OLIVE OATMAN’S HUMAN CANVAS
THE BELIEVER has an article this month on “literary tattoos,” but what’s most interesting about it is the stuff about “our nation’s first tattooed white woman,” Olive Oatman, who was “released in California after four years’ captivity with Mojave Indians. Oatman was ‘repatriated’ (probably against her will) in 1856 and resurfaced wearing a tribal tattoo on her chin, which riveted the American public.”

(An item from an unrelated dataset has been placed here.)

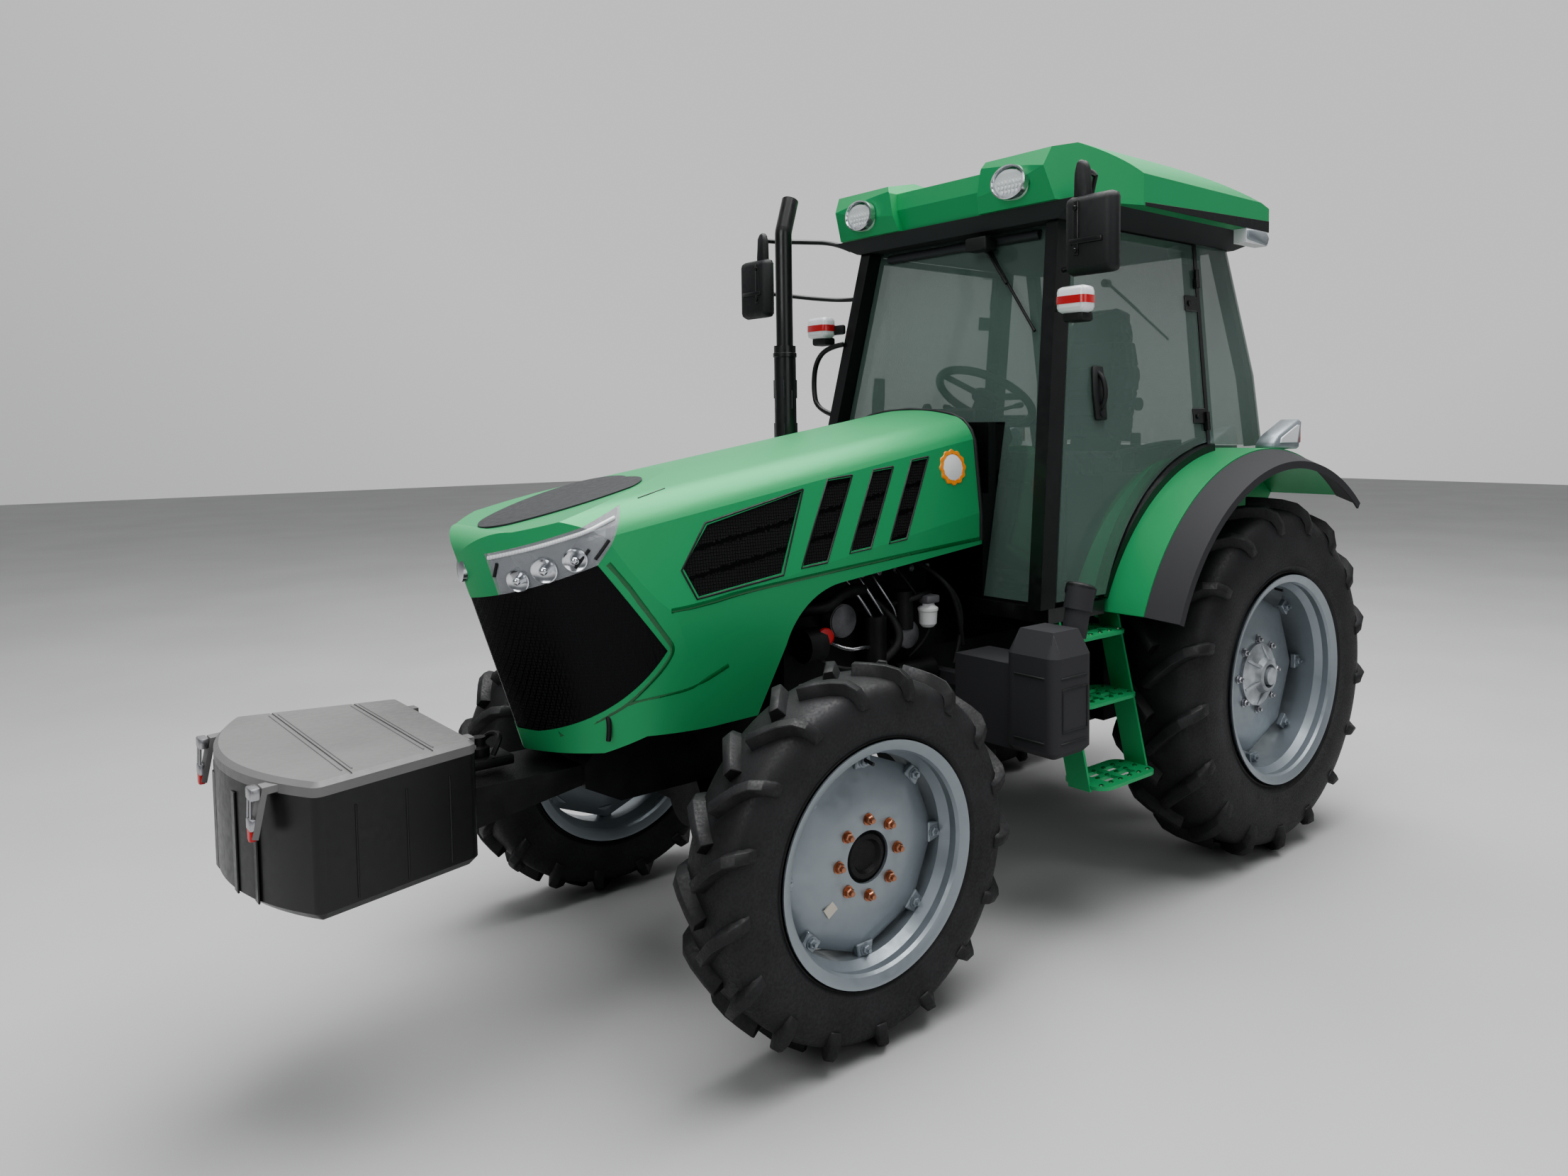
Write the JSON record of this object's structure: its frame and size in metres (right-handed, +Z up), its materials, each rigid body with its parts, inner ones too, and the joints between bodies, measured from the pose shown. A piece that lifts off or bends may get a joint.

Oatman, thirteen, and her younger sister, Mary Ann, seven, were captured in 1851 by Yavapais Indians who killed her family in southern Arizona (then Mexico) as they were traveling west on a wagon train from Illinois. The girls lived as slaves to the Yavapais for a year, until the Mojaves, who felt sorry for them, bought them and installed them in the family of a subchief, who treated them as his own. They were tattooed as part of a typical Mojave puberty ritual that guaranteed their entrance into heaven. Mary Ann died during a famine, but Olive lived for four years among the Mojaves until the U.S. Army rescued her—by force—in early 1856. Tanned, tattooed, and wearing only a bark skirt, she was virtually unrecognizable as a white woman when she was delivered, on the east bank of the Colorado River. As her rescuers approached, she sat in the sand, covered her face, and cried.
There’s a bunch of great stuff on Oatman, in the article, and I highly suggest you read it. There’s also an Elmore Leonard connection:
It was, oddly enough, crime writer Elmore Leonard who would return to Oatman and her tattoo in his 1982 Western story, “The Tonto Woman.” (Oatman’s face even appeared on the cover of his 1998 collection, The Tonto Woman and Other Stories.) Leonard, who had clearly done his historical homework, modified the details of her history by marrying her off before her kidnapping (in reality she was only thirteen when she was abducted), giving her twelve (not four) years with the Mojaves, and making her husband a cold, rich rancher who forces her, on return, to live alone in the desert instead of on his ranch with him. (By contrast, Oatman went to school and married a man she met postcaptivity).
But the main detail Leonard expands upon is her tattoo. His captive, Sarah Isham, asks the Mojaves to tattoo not just her chin, but also her cheeks: “I told them if you’re going to do it, do it all the way. Not like a blue dribble,” she recalls to Ruben Vega, a Mexican horse thief poised to steal her husband’s cattle. Impressed that she insisted on her own marks, he tells her to remember, “There is no one else in the world like you.” A fellow outlaw, he even touches the tattoos and says, “You’re in there, aren’t you? Behind these little bars. They don’t seem like much. Not enough to hold you.”
I read “The Tonto Woman” way back in early undergrad when I was trying to get into Leonard, and loved it. Read the article, then go get THE TONTO WOMAN.